Given problem
Both end lines count: copy exactly from the line that contains "ribbon_sockets();" to the line that contains "points = [vertex.co", and only those lines.

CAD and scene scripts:
════════════════════
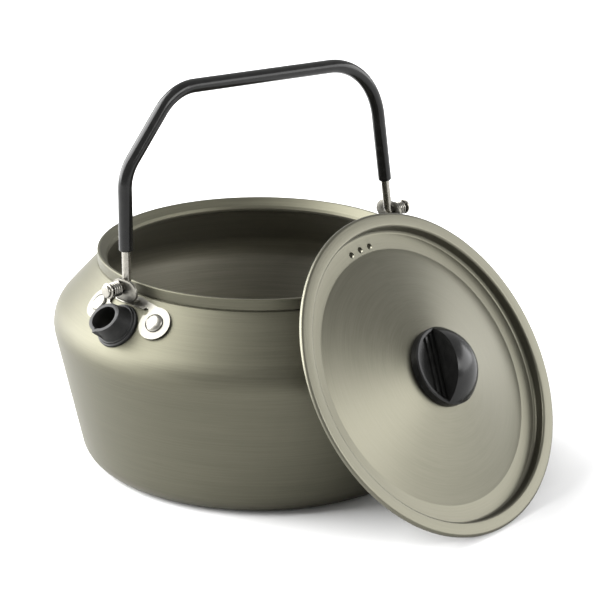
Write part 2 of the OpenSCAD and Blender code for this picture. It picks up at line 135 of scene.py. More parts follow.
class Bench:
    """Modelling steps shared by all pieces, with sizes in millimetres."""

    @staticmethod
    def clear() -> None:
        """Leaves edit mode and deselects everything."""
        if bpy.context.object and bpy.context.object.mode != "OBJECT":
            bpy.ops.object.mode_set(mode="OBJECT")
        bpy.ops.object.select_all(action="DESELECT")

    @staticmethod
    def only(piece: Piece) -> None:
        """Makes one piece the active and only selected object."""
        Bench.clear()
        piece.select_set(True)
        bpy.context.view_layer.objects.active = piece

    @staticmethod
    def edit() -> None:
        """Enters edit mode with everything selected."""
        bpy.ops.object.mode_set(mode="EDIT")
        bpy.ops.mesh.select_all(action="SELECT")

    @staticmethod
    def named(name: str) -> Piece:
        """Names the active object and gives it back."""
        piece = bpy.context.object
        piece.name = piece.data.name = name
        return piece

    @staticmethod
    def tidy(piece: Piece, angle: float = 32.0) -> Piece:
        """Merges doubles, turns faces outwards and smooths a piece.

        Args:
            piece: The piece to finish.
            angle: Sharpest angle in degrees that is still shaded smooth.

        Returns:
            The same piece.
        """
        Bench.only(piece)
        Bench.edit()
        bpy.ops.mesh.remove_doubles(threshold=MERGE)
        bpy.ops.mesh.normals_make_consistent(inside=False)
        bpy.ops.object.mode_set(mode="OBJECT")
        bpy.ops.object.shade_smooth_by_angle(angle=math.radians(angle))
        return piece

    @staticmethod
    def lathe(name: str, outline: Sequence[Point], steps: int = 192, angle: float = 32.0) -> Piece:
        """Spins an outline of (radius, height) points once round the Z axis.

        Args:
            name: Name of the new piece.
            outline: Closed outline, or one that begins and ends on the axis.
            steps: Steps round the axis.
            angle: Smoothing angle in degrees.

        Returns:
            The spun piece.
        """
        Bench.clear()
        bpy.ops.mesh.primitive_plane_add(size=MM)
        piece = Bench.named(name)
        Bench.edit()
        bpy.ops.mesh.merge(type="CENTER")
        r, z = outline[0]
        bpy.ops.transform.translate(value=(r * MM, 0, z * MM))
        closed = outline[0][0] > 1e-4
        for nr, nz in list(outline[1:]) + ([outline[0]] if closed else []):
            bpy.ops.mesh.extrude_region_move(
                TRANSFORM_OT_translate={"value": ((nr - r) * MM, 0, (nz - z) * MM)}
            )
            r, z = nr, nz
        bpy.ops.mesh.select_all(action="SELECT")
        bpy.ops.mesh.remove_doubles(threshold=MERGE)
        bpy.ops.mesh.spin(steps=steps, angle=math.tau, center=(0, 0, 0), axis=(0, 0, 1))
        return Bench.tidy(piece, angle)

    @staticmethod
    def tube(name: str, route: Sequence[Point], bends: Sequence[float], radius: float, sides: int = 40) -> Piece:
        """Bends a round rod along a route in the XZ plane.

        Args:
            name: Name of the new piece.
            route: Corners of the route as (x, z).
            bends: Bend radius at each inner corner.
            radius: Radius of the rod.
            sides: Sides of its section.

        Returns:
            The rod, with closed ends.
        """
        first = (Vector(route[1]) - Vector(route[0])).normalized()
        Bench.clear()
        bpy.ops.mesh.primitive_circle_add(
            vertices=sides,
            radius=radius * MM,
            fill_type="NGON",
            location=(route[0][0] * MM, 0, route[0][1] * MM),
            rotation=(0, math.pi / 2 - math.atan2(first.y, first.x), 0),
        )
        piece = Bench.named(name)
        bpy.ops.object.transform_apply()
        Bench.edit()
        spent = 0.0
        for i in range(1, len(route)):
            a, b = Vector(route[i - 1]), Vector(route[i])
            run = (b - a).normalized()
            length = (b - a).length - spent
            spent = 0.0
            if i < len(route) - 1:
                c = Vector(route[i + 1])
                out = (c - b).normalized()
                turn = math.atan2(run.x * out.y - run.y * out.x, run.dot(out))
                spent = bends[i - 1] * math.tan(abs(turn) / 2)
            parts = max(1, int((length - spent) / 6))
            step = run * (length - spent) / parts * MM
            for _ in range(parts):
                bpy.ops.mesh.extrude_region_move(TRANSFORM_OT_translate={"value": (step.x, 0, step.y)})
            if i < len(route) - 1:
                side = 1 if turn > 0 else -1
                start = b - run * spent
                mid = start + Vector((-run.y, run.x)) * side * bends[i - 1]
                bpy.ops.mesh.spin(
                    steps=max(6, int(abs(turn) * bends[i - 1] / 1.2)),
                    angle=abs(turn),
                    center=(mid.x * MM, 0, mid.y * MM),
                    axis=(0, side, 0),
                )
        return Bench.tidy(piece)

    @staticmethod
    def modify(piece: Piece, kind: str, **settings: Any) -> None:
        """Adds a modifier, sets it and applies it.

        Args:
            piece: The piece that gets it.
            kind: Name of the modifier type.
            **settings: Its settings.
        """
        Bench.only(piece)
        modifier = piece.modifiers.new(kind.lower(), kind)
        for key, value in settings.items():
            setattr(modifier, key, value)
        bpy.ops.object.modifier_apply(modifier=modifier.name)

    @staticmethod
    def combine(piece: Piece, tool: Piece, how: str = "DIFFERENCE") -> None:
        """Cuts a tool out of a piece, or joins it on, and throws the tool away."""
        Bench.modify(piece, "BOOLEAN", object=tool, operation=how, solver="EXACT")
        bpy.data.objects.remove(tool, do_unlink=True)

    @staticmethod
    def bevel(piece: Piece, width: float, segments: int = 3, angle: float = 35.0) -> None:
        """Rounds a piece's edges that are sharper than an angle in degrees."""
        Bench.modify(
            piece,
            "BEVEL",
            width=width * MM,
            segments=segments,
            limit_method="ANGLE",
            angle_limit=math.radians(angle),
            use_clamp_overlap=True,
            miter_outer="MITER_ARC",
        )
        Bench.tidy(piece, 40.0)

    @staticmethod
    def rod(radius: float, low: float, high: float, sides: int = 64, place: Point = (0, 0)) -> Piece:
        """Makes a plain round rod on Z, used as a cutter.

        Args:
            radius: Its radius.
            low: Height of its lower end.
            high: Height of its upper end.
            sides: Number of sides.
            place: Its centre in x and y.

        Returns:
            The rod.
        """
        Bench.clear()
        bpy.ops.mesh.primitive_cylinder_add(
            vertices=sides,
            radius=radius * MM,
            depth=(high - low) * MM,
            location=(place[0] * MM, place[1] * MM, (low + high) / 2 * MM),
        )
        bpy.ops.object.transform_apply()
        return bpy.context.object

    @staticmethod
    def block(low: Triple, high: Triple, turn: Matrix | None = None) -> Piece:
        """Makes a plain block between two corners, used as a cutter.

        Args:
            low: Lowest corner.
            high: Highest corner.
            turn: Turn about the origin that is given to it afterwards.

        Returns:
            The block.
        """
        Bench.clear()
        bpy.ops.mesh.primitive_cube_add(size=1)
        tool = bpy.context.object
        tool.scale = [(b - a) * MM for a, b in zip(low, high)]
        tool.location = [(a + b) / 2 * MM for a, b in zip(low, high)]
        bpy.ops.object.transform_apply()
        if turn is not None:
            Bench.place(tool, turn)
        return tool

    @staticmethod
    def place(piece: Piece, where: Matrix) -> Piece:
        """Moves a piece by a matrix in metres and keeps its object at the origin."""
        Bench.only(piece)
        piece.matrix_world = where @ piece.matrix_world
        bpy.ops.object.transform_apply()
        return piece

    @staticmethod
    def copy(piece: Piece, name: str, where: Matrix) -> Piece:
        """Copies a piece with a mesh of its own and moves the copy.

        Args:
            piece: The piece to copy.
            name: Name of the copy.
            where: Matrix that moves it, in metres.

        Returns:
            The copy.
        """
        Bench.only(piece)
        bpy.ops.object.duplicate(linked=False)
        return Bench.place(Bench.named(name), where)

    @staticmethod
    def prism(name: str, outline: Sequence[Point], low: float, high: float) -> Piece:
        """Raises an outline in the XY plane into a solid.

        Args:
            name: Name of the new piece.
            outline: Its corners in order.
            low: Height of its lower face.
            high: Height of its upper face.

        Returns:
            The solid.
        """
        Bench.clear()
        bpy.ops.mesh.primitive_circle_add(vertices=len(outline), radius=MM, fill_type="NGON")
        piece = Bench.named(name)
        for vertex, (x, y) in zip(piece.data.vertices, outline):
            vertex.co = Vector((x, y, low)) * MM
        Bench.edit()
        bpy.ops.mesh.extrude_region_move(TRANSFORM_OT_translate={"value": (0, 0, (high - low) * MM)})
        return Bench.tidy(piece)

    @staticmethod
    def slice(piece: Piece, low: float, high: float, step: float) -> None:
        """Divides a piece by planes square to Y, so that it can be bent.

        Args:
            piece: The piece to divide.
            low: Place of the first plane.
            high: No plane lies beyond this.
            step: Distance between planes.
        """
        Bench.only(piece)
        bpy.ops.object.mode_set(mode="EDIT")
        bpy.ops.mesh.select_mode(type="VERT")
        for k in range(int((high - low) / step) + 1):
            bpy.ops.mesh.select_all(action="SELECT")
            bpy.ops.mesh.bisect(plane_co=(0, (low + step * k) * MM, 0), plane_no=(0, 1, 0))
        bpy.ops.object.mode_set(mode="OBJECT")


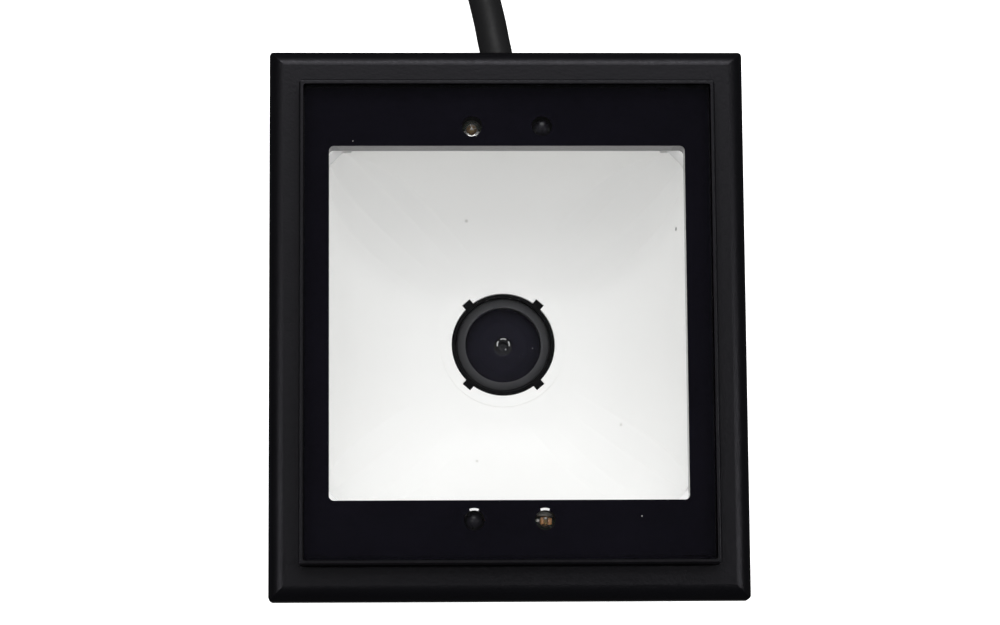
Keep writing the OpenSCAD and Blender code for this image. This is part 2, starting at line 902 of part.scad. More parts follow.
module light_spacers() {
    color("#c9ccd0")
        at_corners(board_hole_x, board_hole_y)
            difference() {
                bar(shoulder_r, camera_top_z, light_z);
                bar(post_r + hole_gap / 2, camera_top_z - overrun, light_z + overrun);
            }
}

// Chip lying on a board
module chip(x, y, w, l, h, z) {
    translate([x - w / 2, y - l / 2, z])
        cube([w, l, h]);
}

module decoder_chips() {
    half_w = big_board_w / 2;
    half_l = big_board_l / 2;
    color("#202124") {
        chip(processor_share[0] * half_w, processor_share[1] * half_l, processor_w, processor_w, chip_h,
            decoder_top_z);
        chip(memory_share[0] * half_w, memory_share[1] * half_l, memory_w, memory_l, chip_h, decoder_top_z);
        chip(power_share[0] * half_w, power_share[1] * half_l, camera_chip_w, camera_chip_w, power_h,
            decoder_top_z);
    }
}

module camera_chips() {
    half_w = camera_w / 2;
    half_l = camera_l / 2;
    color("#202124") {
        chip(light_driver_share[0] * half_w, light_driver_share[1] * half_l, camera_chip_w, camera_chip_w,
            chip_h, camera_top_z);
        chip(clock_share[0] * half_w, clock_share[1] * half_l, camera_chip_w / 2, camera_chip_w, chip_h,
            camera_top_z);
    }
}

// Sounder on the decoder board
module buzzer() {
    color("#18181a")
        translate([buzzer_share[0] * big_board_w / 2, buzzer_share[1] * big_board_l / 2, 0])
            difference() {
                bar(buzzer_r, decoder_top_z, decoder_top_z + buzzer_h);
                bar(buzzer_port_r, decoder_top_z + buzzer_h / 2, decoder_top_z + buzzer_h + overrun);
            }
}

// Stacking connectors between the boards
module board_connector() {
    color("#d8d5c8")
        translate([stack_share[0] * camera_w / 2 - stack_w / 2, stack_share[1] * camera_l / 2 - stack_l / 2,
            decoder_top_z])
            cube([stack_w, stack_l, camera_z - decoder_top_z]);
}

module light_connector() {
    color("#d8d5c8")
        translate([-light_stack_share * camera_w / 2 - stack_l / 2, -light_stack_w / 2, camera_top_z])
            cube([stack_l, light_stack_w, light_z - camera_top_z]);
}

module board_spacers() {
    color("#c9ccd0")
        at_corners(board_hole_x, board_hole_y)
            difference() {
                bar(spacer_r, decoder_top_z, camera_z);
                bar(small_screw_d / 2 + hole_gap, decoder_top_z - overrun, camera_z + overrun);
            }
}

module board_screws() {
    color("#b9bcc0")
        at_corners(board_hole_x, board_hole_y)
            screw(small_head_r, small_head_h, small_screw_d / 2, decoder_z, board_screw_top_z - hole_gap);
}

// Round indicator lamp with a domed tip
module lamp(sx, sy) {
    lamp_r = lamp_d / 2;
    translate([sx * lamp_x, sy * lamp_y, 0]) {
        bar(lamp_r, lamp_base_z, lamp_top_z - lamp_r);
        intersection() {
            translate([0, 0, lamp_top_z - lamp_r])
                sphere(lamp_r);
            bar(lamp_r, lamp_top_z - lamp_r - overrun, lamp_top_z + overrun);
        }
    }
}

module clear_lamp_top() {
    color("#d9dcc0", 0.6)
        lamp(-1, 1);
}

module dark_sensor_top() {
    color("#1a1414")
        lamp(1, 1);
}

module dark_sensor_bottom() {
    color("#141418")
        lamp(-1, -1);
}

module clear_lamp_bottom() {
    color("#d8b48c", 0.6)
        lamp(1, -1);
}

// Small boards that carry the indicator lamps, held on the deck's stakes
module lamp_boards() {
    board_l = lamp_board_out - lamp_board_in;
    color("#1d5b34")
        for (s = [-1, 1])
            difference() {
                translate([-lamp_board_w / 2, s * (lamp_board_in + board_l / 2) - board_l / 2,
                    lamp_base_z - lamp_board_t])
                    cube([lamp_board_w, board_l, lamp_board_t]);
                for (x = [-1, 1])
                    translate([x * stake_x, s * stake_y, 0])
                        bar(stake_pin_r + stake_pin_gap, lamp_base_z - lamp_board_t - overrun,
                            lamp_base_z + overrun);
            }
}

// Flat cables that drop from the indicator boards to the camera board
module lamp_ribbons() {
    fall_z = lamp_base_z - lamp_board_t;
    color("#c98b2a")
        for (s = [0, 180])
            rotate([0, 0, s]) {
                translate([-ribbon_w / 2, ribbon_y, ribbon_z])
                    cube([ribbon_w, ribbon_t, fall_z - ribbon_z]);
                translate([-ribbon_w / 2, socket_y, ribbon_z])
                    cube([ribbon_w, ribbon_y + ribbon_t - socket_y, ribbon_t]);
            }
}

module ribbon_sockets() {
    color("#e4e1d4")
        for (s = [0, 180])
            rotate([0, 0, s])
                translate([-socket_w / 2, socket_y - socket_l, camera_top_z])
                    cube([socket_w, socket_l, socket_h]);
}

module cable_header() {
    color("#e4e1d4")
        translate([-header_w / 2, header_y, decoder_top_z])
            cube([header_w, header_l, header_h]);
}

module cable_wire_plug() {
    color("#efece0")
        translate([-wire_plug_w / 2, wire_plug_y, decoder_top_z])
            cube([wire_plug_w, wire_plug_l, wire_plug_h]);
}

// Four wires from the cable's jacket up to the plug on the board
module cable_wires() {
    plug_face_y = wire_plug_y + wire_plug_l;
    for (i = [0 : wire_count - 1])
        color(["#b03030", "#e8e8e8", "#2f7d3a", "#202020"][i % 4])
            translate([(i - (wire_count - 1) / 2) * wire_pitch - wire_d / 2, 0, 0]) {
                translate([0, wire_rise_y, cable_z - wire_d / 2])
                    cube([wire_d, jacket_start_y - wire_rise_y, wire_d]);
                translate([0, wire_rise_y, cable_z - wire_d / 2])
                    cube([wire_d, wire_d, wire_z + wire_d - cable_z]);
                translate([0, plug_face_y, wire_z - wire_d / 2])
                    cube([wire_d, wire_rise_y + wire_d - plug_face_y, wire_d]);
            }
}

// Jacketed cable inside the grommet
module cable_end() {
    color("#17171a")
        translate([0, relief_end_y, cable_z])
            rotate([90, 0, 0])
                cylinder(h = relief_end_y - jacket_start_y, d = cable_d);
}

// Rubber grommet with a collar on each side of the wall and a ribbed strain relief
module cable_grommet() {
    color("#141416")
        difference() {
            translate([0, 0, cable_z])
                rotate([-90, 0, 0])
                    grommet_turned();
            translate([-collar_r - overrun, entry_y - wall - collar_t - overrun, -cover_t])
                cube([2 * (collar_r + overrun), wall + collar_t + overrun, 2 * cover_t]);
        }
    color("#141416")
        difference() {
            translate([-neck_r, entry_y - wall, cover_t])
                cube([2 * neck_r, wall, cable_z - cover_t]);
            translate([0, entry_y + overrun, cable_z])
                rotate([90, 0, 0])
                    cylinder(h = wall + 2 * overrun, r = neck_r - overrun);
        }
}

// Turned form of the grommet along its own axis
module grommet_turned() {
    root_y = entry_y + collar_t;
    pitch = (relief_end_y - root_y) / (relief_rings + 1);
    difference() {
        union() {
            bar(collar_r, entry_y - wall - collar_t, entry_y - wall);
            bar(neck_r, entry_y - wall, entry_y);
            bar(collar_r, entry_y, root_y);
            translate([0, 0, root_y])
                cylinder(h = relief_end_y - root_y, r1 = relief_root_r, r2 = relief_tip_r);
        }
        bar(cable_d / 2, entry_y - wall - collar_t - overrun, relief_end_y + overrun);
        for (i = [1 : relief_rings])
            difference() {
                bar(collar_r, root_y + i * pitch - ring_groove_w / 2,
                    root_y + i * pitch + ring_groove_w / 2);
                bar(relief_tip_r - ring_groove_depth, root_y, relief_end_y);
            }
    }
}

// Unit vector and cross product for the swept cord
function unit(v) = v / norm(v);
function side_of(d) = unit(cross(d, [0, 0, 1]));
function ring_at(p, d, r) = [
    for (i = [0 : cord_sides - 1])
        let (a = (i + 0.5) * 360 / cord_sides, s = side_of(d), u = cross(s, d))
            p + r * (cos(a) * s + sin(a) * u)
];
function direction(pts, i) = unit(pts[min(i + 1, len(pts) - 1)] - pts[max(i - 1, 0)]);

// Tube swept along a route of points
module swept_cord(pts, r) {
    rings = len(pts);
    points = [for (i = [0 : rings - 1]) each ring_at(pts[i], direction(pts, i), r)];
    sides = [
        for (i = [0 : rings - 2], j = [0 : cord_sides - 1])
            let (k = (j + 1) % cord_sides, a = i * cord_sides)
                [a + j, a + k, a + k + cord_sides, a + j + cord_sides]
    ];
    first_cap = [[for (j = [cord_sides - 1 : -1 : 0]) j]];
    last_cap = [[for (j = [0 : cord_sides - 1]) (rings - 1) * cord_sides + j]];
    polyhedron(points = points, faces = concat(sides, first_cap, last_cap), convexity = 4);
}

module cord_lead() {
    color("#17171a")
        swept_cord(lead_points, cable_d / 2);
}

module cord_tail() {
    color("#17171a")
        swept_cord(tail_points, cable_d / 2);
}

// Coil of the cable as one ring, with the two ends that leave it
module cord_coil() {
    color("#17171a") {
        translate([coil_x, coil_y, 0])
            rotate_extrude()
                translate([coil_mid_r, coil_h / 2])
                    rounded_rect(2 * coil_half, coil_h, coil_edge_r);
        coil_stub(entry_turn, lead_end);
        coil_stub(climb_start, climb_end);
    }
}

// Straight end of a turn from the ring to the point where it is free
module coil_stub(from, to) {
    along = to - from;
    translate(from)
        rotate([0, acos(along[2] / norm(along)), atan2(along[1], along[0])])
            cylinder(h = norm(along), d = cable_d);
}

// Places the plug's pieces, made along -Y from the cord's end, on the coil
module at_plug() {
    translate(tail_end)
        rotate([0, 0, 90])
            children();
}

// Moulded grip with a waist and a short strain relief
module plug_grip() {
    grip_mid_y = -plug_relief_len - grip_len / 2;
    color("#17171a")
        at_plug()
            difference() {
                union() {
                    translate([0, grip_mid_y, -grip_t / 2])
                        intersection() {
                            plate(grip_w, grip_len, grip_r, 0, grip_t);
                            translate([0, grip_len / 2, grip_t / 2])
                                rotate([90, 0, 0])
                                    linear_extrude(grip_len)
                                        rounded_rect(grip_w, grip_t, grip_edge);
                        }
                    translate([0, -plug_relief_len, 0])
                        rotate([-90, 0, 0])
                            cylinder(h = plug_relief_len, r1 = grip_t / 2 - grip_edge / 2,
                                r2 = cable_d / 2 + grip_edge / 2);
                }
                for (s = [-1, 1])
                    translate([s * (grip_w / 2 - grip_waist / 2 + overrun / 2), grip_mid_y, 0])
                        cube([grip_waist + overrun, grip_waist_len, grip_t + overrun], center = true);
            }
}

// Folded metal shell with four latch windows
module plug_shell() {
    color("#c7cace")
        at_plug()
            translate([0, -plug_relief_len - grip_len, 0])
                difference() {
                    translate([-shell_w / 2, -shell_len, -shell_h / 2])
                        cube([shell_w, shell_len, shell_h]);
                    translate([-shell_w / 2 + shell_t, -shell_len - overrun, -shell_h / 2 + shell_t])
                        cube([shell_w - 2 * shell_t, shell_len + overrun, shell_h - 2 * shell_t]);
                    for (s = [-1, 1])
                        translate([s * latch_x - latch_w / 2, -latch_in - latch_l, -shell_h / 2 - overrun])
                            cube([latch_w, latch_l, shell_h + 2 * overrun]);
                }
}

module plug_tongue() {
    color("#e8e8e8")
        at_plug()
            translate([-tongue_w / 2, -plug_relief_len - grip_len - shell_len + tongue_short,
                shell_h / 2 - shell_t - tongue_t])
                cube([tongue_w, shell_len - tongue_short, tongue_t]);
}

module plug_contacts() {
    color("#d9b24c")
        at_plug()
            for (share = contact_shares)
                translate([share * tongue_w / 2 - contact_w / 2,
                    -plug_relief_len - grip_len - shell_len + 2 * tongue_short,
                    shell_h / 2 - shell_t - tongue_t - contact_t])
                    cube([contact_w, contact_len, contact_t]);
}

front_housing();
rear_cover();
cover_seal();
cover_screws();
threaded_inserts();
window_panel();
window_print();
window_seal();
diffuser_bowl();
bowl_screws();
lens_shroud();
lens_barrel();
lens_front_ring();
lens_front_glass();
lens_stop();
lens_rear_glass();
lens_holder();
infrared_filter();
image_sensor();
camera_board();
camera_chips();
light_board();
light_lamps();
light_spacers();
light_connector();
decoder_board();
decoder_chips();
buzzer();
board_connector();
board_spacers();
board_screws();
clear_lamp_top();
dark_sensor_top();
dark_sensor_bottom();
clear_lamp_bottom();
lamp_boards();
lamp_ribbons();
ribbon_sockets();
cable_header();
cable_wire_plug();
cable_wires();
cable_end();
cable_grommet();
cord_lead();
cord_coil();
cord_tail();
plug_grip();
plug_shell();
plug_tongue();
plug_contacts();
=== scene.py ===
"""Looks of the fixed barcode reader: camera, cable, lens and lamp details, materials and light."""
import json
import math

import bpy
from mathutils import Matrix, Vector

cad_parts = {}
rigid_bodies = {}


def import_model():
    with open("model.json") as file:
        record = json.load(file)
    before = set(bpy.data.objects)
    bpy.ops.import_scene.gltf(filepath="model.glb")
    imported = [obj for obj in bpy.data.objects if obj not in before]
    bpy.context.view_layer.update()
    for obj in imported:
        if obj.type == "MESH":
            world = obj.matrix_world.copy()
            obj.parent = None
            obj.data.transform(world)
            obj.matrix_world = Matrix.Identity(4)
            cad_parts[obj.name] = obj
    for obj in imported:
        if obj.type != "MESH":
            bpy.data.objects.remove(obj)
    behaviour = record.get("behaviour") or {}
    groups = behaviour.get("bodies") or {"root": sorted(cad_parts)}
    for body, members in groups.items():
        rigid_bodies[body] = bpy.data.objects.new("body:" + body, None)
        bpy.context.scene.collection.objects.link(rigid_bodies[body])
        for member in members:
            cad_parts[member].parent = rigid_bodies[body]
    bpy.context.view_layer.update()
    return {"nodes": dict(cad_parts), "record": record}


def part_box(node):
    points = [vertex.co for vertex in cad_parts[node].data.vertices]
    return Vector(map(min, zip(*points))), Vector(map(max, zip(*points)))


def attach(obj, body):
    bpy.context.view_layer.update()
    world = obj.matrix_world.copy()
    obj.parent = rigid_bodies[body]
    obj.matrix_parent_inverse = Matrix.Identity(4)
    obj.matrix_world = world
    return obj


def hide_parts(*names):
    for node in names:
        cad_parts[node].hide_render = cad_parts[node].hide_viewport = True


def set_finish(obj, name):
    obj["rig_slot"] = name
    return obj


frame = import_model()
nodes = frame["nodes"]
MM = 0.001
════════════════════
Task output
ribbon_sockets();
cable_header();
cable_wire_plug();
cable_wires();
cable_end();
cable_grommet();
cord_lead();
cord_coil();
cord_tail();
plug_grip();
plug_shell();
plug_tongue();
plug_contacts();
=== scene.py ===
"""Looks of the fixed barcode reader: camera, cable, lens and lamp details, materials and light."""
import json
import math

import bpy
from mathutils import Matrix, Vector

cad_parts = {}
rigid_bodies = {}


def import_model():
    with open("model.json") as file:
        record = json.load(file)
    before = set(bpy.data.objects)
    bpy.ops.import_scene.gltf(filepath="model.glb")
    imported = [obj for obj in bpy.data.objects if obj not in before]
    bpy.context.view_layer.update()
    for obj in imported:
        if obj.type == "MESH":
            world = obj.matrix_world.copy()
            obj.parent = None
            obj.data.transform(world)
            obj.matrix_world = Matrix.Identity(4)
            cad_parts[obj.name] = obj
    for obj in imported:
        if obj.type != "MESH":
            bpy.data.objects.remove(obj)
    behaviour = record.get("behaviour") or {}
    groups = behaviour.get("bodies") or {"root": sorted(cad_parts)}
    for body, members in groups.items():
        rigid_bodies[body] = bpy.data.objects.new("body:" + body, None)
        bpy.context.scene.collection.objects.link(rigid_bodies[body])
        for member in members:
            cad_parts[member].parent = rigid_bodies[body]
    bpy.context.view_layer.update()
    return {"nodes": dict(cad_parts), "record": record}


def part_box(node):
    points = [vertex.co for vertex in cad_parts[node].data.vertices]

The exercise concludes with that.